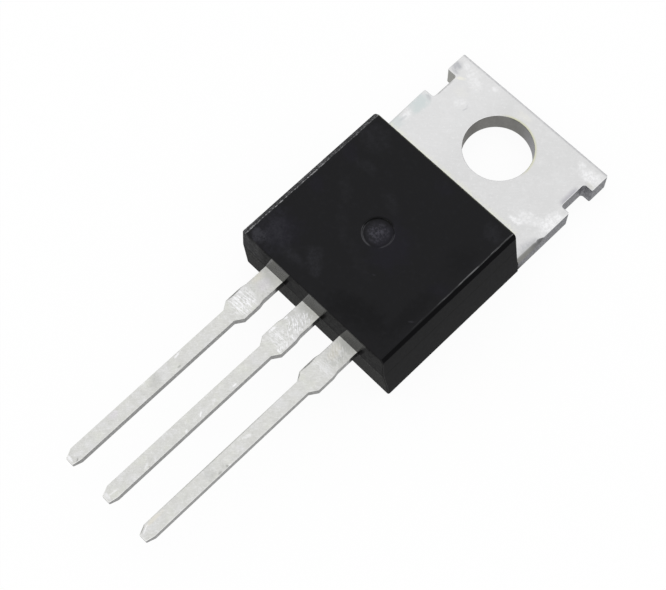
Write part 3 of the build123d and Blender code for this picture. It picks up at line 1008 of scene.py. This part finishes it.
class REGULATOR_OT_stage(bpy.types.Operator):
    """Pale floor, soft lamps and the camera"""

    bl_idname = "regulator.stage"
    bl_label = "Stage"

    def execute(self, context):
        stage = context.scene.regulator_stage
        self.add_floor(context, stage)
        self.add_light(context, stage)
        self.add_camera(context, stage)
        context.scene.view_settings.view_transform = "Standard"
        return {"FINISHED"}

    def add_floor(self, context, stage):
        """Floor that keeps the part's shadow and is white where it is open."""
        f = Finish("pale floor")
        seen = any_of([
            f.node("ShaderNodeLightPath", output=name)
            for name in ("Is Camera Ray", "Is Glossy Ray", "Is Transmission Ray")
        ])
        plain_white = linear(255, 255, 255)
        lit_colour = f.mix(seen, stage.floor_colour, plain_white)
        lit = f.node("ShaderNodeBsdfDiffuse", None, {"Color": lit_colour})
        white = f.node("ShaderNodeEmission", None, {"Color": plain_white, "Strength": 1.0})
        front = f.mix_shaders(seen * stage.background, lit, white)
        below = f.node("ShaderNodeNewGeometry", output="Backfacing")
        clear = f.node("ShaderNodeBsdfTransparent")
        floor_material = f.done(f.mix_shaders(below, front, clear))

        skin = bmesh.new()
        bmesh.ops.create_grid(skin, x_segments=1, y_segments=1, size=stage.floor_size / 2)
        middle = (0, (BODY_FRONT + TAB_END) / 2, -FLOOR_GAP)
        bmesh.ops.translate(skin, verts=skin.verts, vec=middle)
        mesh = bpy.data.meshes.new("floor")
        skin.to_mesh(mesh)
        skin.free()
        mesh.materials.append(floor_material)
        floor = bpy.data.objects.new("floor", mesh)
        context.scene.collection.objects.link(floor)

    def add_light(self, context, stage):
        """Even room light, with one large lamp behind and to the left."""
        world = bpy.data.worlds.new("room")
        world.use_nodes = True
        tree = world.node_tree
        background = tree.nodes["Background"]
        background.inputs["Color"].default_value = linear(255, 255, 255)
        strength = tree.nodes.new("ShaderNodeMapRange")
        strength.inputs["To Min"].default_value = 1.0
        strength.inputs["To Max"].default_value = stage.world_strength
        path = tree.nodes.new("ShaderNodeLightPath")
        tree.links.new(path.outputs["Is Diffuse Ray"], strength.inputs["Value"])
        tree.links.new(strength.outputs[0], background.inputs["Strength"])
        context.scene.world = world

        data = bpy.data.lights.new("key lamp", "AREA")
        data.shape = "SQUARE"
        data.size = stage.key_size
        data.energy = stage.key_power
        lamp = bpy.data.objects.new("key lamp", data)
        lamp.location = LAMP_TARGET + LAMP_OFFSET
        lamp.rotation_euler = (-LAMP_OFFSET).to_track_quat("-Z", "Y").to_euler()
        context.scene.collection.objects.link(lamp)

    def add_camera(self, context, stage):
        """Camera that looks down at the part from in front of its right corner."""
        azimuth, elevation, roll = stage.camera_azimuth, stage.camera_elevation, stage.camera_roll
        level = Vector((cos(azimuth), sin(azimuth), 0))
        back = Vector((sin(azimuth), -cos(azimuth), 0)) * cos(elevation)
        back.z = sin(elevation)
        rise = back.cross(level)
        right = level * cos(roll) + rise * sin(roll)
        up = rise * cos(roll) - level * sin(roll)
        aim = Vector((stage.aim_x, stage.aim_y, stage.aim_z))
        data = bpy.data.cameras.new("camera")
        data.sensor_width = 36.0
        data.lens = stage.focal_length
        data.clip_start = 1 * MM
        data.clip_end = 10.0
        camera = bpy.data.objects.new("camera", data)
        turn = Matrix((right, up, back)).transposed().to_4x4()
        camera.matrix_world = Matrix.Translation(aim + back * stage.camera_distance) @ turn
        context.scene.collection.objects.link(camera)
        context.scene.camera = camera


class REGULATOR_PT_panel(bpy.types.Panel):
    """Sidebar panel with the regulator's pieces and settings"""

    bl_idname = "REGULATOR_PT_panel"
    bl_label = "Voltage regulator"
    bl_space_type = "VIEW_3D"
    bl_region_type = "UI"
    bl_category = "Regulator"

    def draw(self, context):
        layout = self.layout
        for step in STEPS:
            layout.operator(step.bl_idname)
        for name in GROUPS:
            group = getattr(context.scene, name)
            box = layout.box()
            for setting in group.__annotations__:
                box.prop(group, setting)


STEPS = (
    REGULATOR_OT_tab,
    REGULATOR_OT_side_leads,
    REGULATOR_OT_body,
    REGULATOR_OT_sealed_parts,
    REGULATOR_OT_stage,
)
GROUPS = {
    "regulator_metal": RegulatorMetal,
    "regulator_epoxy": RegulatorEpoxy,
    "regulator_stage": RegulatorStage,
}


def register():
    for name, group in GROUPS.items():
        bpy.utils.register_class(group)
        setattr(bpy.types.Scene, name, bpy.props.PointerProperty(type=group))
    for step in STEPS:
        bpy.utils.register_class(step)
    bpy.utils.register_class(REGULATOR_PT_panel)


def unregister():
    bpy.utils.unregister_class(REGULATOR_PT_panel)
    for step in reversed(STEPS):
        bpy.utils.unregister_class(step)
    for name, group in GROUPS.items():
        delattr(bpy.types.Scene, name)
        bpy.utils.unregister_class(group)


def main():
    """Builds every piece and the stage."""
    register()
    bpy.ops.regulator.tab()
    bpy.ops.regulator.side_leads()
    bpy.ops.regulator.body()
    bpy.ops.regulator.sealed_parts()
    bpy.ops.regulator.stage()


if __name__ == "__main__":
    main()
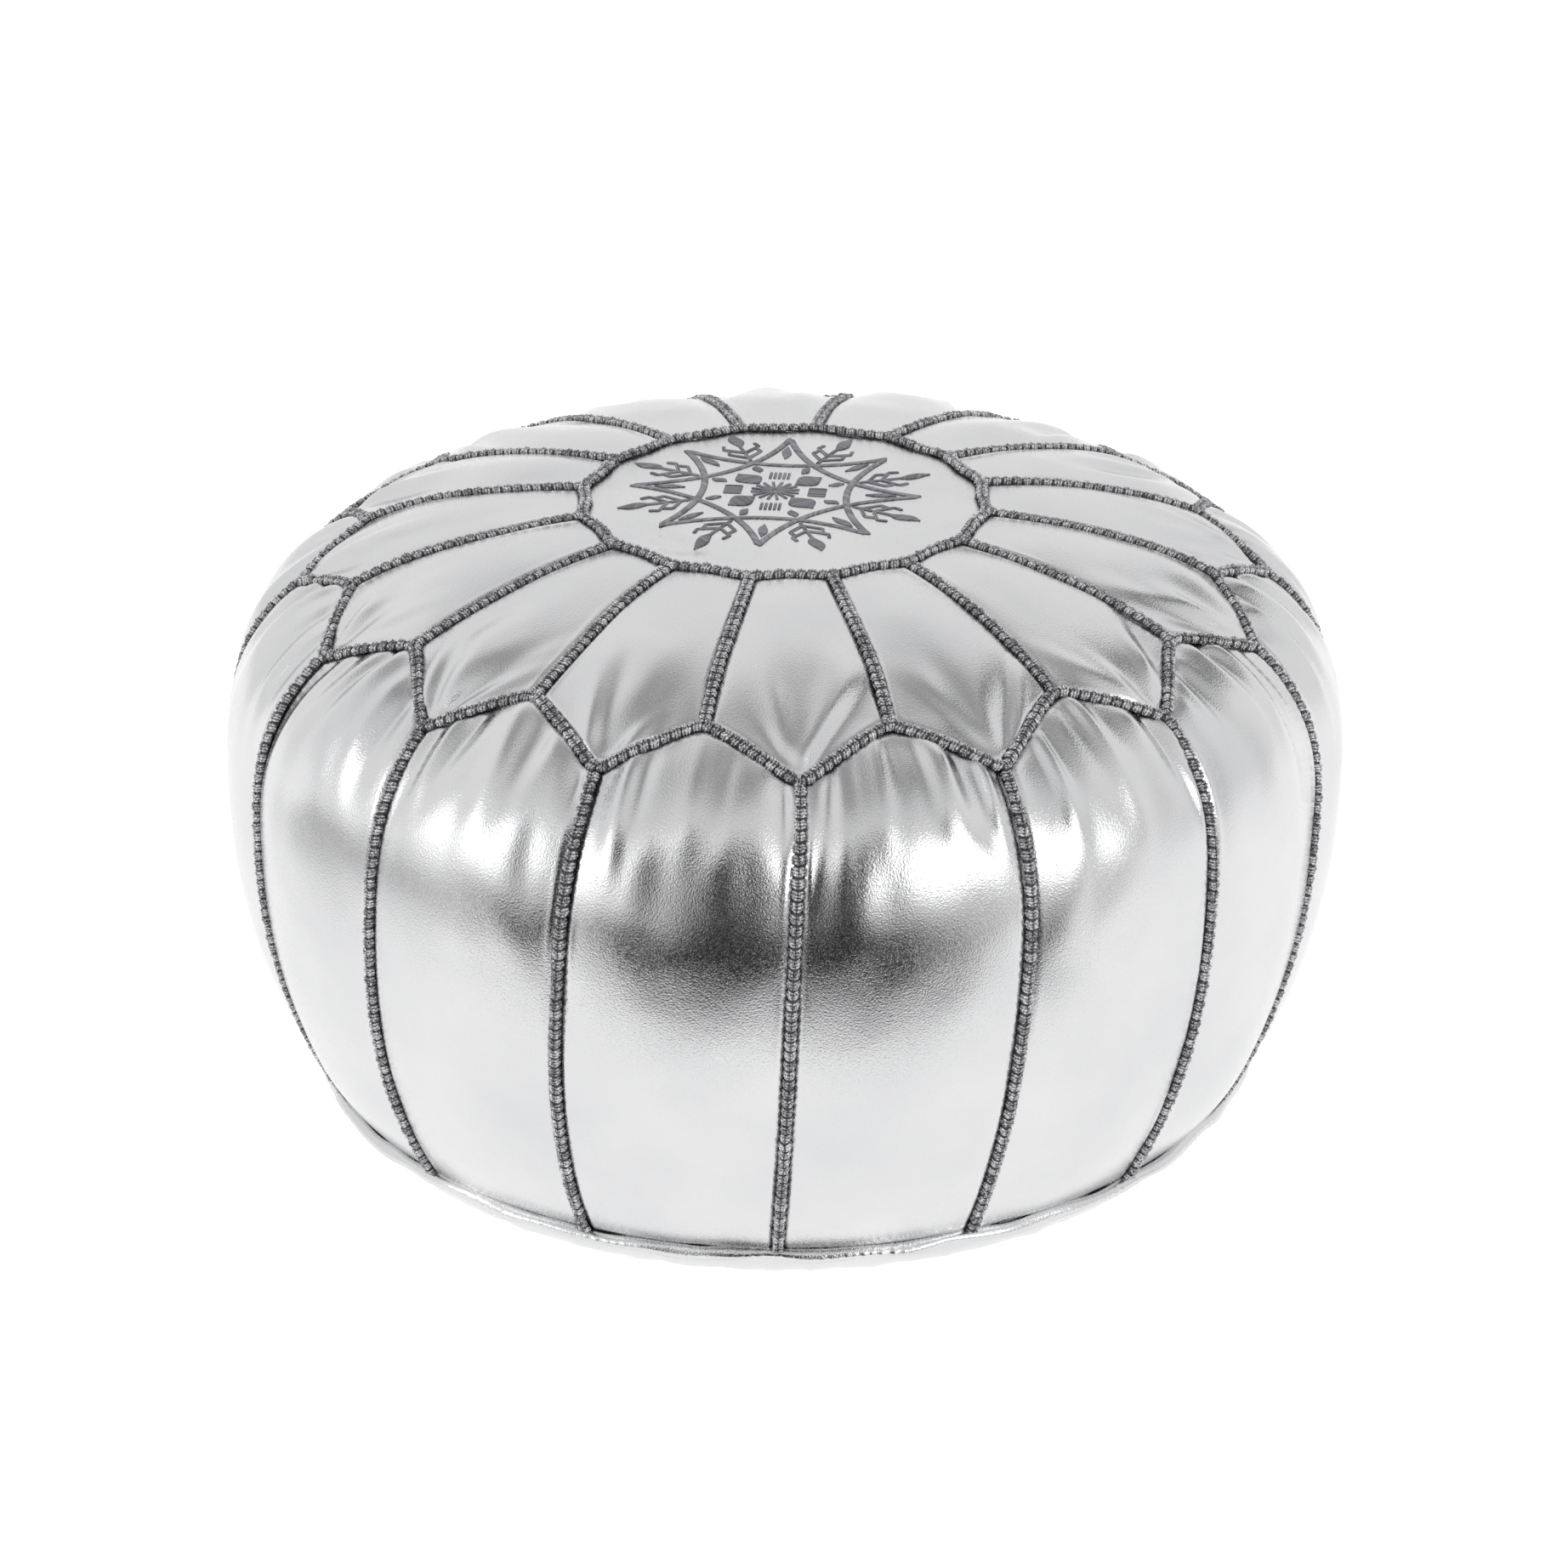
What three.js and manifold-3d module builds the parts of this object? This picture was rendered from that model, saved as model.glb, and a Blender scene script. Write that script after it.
■ ■ ■ ■ ■ ■ ■
Identify the lines that hold the word "this". Copy every one of them.

Write part 3 of the build123d and Blender code for this picture. It picks up at line 1008 of scene.py. This part finishes it.
What three.js and manifold-3d module builds the parts of this object? This picture was rendered from that model, saved as model.glb, and a Blender scene script. Write that script after it.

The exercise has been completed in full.